From a mathematical point of view, the introduction of the randomness in the model (in terms of stochastic processes) is certainly worthwhile. Some advancements in this direction have already been made, for instance, by Kingman (2002), Osborne (2003). Moreover, the link with game theory, as well as decision theory, is clear and it is well exposed by Chen et al. (2011), Jin-Jiang et al. (2011), and Chen et al. (2012). This perspective connects in particular to the division of forces in a multilateral conflict, which in this first paper we assumed to be homogeneous.

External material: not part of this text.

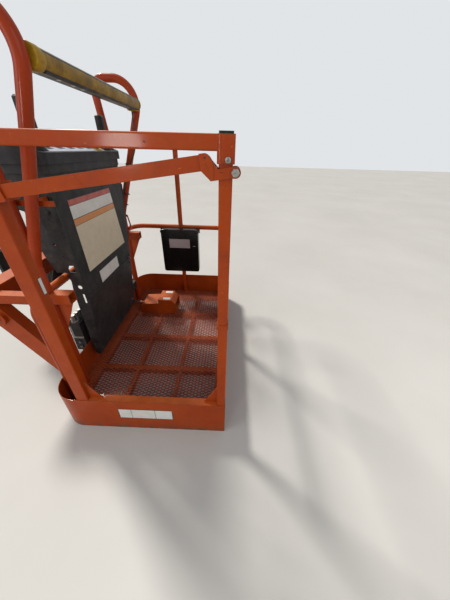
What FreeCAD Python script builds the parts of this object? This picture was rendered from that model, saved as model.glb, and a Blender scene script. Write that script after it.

In a general scenario, which is the best, possibly heterogeneous and time-varying, division of forces for a given army?

As explained in Sect. 3, a discrete modeling constitutes a stimulating challenge, which may lead to a more realistic idealization of the warfare problem.

Finally, we remark the possibility of developing a new unconventional approach based on graph theory: this view could lay out a more in-depth exploration of higher dimensional cases, depending in particular on the adjacency matrix.

For all this reasons, we believe Lanchester’s type models pose an attractive topic of research in the context of applied mathematics, and the study of the issues arising from their analysis can involve many other areas of mathematics, making this subject still fascinating.